**Problem description**
Copy down all of the data underneath, exactly as shown.

— Start Material —

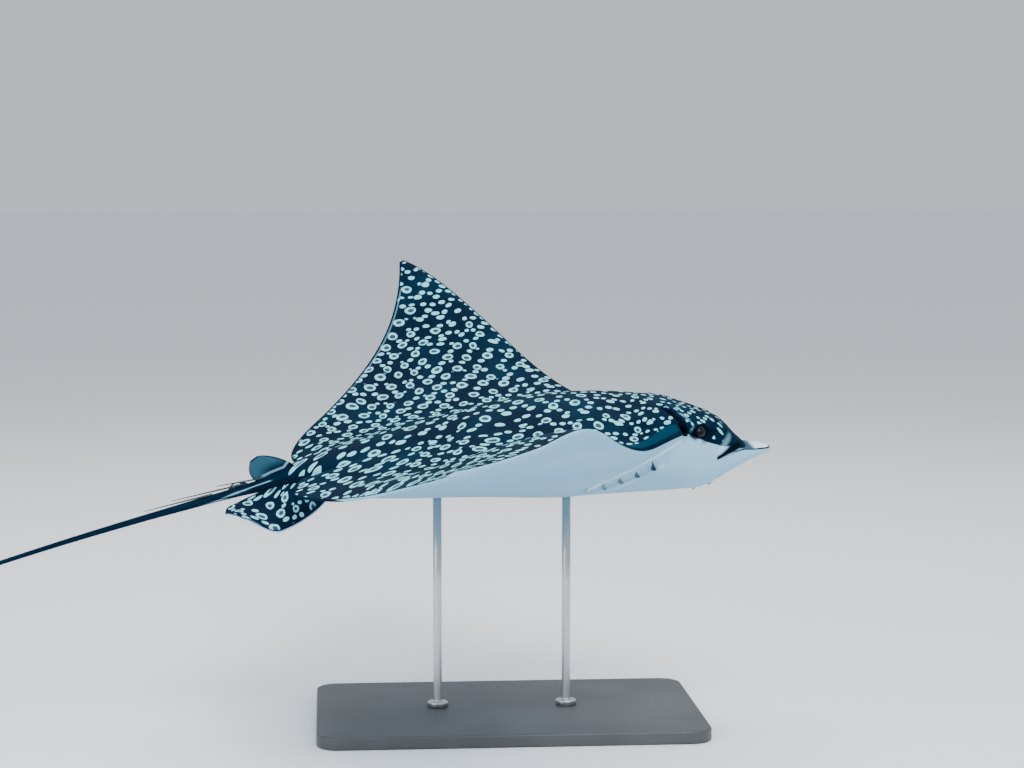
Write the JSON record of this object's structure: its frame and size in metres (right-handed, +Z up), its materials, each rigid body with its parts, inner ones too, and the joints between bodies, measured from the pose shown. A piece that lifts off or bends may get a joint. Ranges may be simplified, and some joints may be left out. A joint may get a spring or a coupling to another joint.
{
  "type": "spotted eagle ray",
  "caption": "Life-size spotted eagle ray, swimming with wings raised and long whip tail trailing, held over a flat base by two rods; a still museum-style display model",
  "frame": {"origin": "centre of the underside of the stand's base plate", "axes": "+X towards the snout, +Y towards the animal's left wing, +Z up; the tail trails towards -X"},
  "size_m": [3.0497, 1.3104, 0.727],
  "materials": {
    "skin": "satin",
    "eye": "gloss",
    "spine": "satin",
    "stand_paint": "satin",
    "stand_steel": "satin"
  },
  "bodies": {
    "root": {"head": "skin", "rostral_lobe": "skin", "trunk": "skin", "wing_left": "skin", "wing_right": "skin", "pelvic_fin_left": "skin", "pelvic_fin_right": "skin", "dorsal_fin": "skin", "tail_1": "skin", "tail_2": "skin", "tail_3": "skin", "tail_4": "skin", "tail_5": "skin", "eye_left": "eye", "eye_right": "eye", "tail_spine_1": "spine", "tail_spine_2": "spine", "tail_spine_3": "spine", "stand_base": "stand_paint", "stand_rod_front": "stand_steel", "stand_rod_rear": "stand_steel"}
  },
  "joints": []
}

— End Material —

**Result of the task**
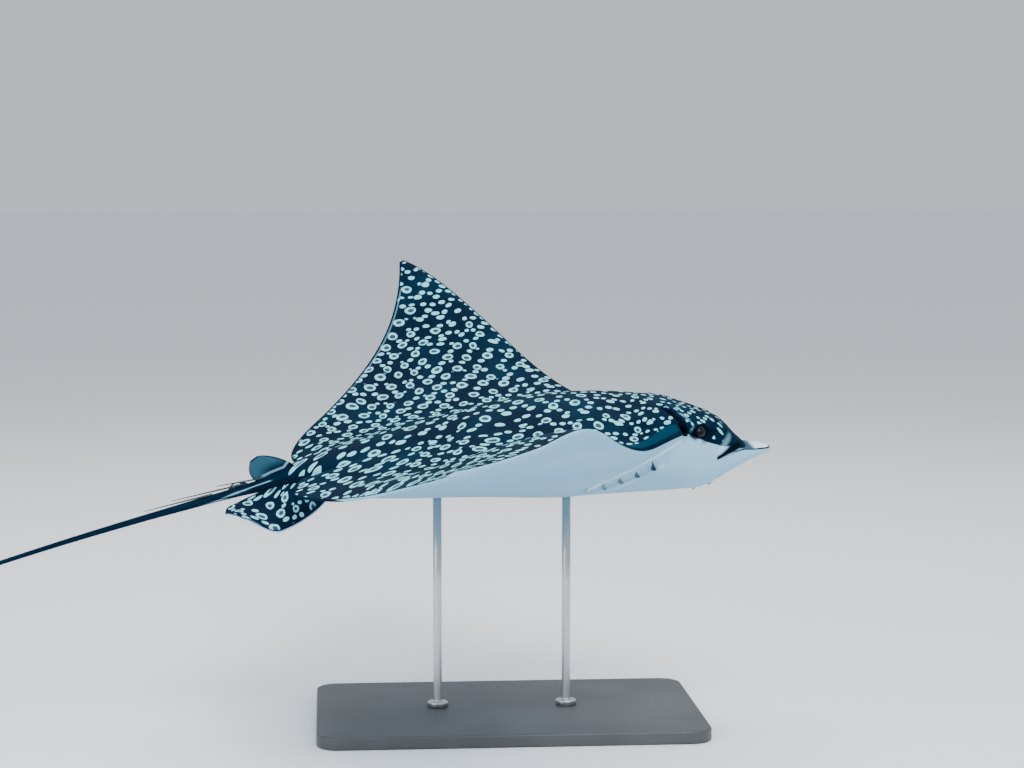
Write the JSON record of this object's structure: its frame and size in metres (right-handed, +Z up), its materials, each rigid body with its parts, inner ones too, and the joints between bodies, measured from the pose shown. A piece that lifts off or bends may get a joint. Ranges may be simplified, and some joints may be left out. A joint may get a spring or a coupling to another joint.
{
  "type": "spotted eagle ray",
  "caption": "Life-size spotted eagle ray, swimming with wings raised and long whip tail trailing, held over a flat base by two rods; a still museum-style display model",
  "frame": {"origin": "centre of the underside of the stand's base plate", "axes": "+X towards the snout, +Y towards the animal's left wing, +Z up; the tail trails towards -X"},
  "size_m": [3.0497, 1.3104, 0.727],
  "materials": {
    "skin": "satin",
    "eye": "gloss",
    "spine": "satin",
    "stand_paint": "satin",
    "stand_steel": "satin"
  },
  "bodies": {
    "root": {"head": "skin", "rostral_lobe": "skin", "trunk": "skin", "wing_left": "skin", "wing_right": "skin", "pelvic_fin_left": "skin", "pelvic_fin_right": "skin", "dorsal_fin": "skin", "tail_1": "skin", "tail_2": "skin", "tail_3": "skin", "tail_4": "skin", "tail_5": "skin", "eye_left": "eye", "eye_right": "eye", "tail_spine_1": "spine", "tail_spine_2": "spine", "tail_spine_3": "spine", "stand_base": "stand_paint", "stand_rod_front": "stand_steel", "stand_rod_rear": "stand_steel"}
  },
  "joints": []
}